Different Data Structures Flashcards
Explain a time series and list the benefits and issues of time series.
A time series is a set of observations on the values that a variable takes at different times. It is collected at regular time intervals. Sampling cannot be assumed to be random. Data features such as seasonality, stationarity and trends are expected.
Some benefits: a. forecasting b. examining single event shocks on a variable of interest c. causal analysis
Some issues: a. problem of not considering other factors that can affect future forecasts b. instances where many shocks affect variables but some are overlooked c. causal analysis with time series models are questionable.
Variables in the regression equation are indexed by t
What is cross-sectional data? And list benefits and issues.
Refers to data collected from a population at a given point in time. The problem of heterogeneity exists. Random sampling is assumed.
Benefits: a. Data is easy to gather and analyse, b. Information on variables is captured at a point in time.
Issues: a. Cannot be used to analyse behavioural changes over time, b. cannot be used to analyse the effect of policies over time, c. causal analyses are questionable.

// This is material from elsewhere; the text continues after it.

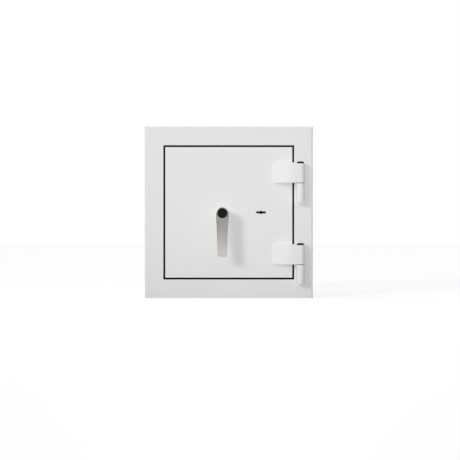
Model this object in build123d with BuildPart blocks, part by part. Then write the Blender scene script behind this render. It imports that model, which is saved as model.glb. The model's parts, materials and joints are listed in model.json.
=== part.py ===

Variables are indexed, in the regression equation with i
What is pooled cross-sectional data?
The data from pooled-cross-sections have both cross-sectional and time-series features.
An independent pooled cross-section consists of cross-section samples that have been randomly drawn at different periods of time: i.e. different elements are sampled across time periods.
Variables in the regression equation are indexed with i and t.
What is the motivation for pooling cross-sections over time?
- To increase the sample size.
- To obtain more precise estimators, assuming that the relationship between the dependent and explanatory variable remains constant over time
- Obtain test statistics with more power.
What are the limitations of pooled cross-sectional data?
The populations may have different distributions in different time periods. However, this may cause only minor statistical complications. Sometimes, we allow or the intercepts to vary over time to account for this problem - use of year dummies.
What is panel/longitudinal data?
This is a special type of pooled data in which the same cross-sectional unit/element is surveyed over time.
A panel data set consists of a time series for each cross-sectional member in the data set.
We follow the same random cross-sectional/individual observations over time.
E.g. investment data of the same set of firms over a five-year time period.
Further, elaborate on the characteristics of panel data.
In a panel data set there are N cross-sectional units (i=1,2,…,N) and T time periods (t=1,2,…,T)
If the time periods for which we have data are the same for all N individuals then we have balanced data.
In practice, it is common that the length of the time series and/or the time periods differ across individuals. In such a case, the panel is unbalanced.
A simple two-year panel example.
T=2 (for instance measurements of attributes for each cross-section observed in 1978 and 1980)
Information for both years is used for the regression analysis.
Usually, in panel analysis, our population regression model of interest is similar to:
Yit= B0+BiXit+uit where;
Xit is a matrix of time-variant variables (e.g. GDP, exchange rates and PPP)
Zi is a matrix of variables that do not vary over time (e.g. laws, culture, policies race, gender)
What are the limitations of panel data?
- Design and data collection problems: a. incomplete account of the population of interest, b. nonresponse due to the lack of cooperation of the respondents, c. respondent not remembering, etc.
- Measurement errors due to faulty responses, memory errors, deliberate distortion of responses, typographical errors, etc.
- Selectivity problem: Self selectivity, nonresponse, attrition.
- Short time-series dimension, typically in micro panels, makes asymptotic arguments crucially rely on N approaching infinity.
- Cross-section dependence, typically for macro-panels, which may lead to misleading inference if not accounted for.
Give examples of panel analysis applications.
- Policy analysis between different periods
- Individual earnings - the impact of education, province, etc.
- Household expenditure - the effect of income, tax rates, etc.
- Firm investment - the effects of debt, revenue, value of firms.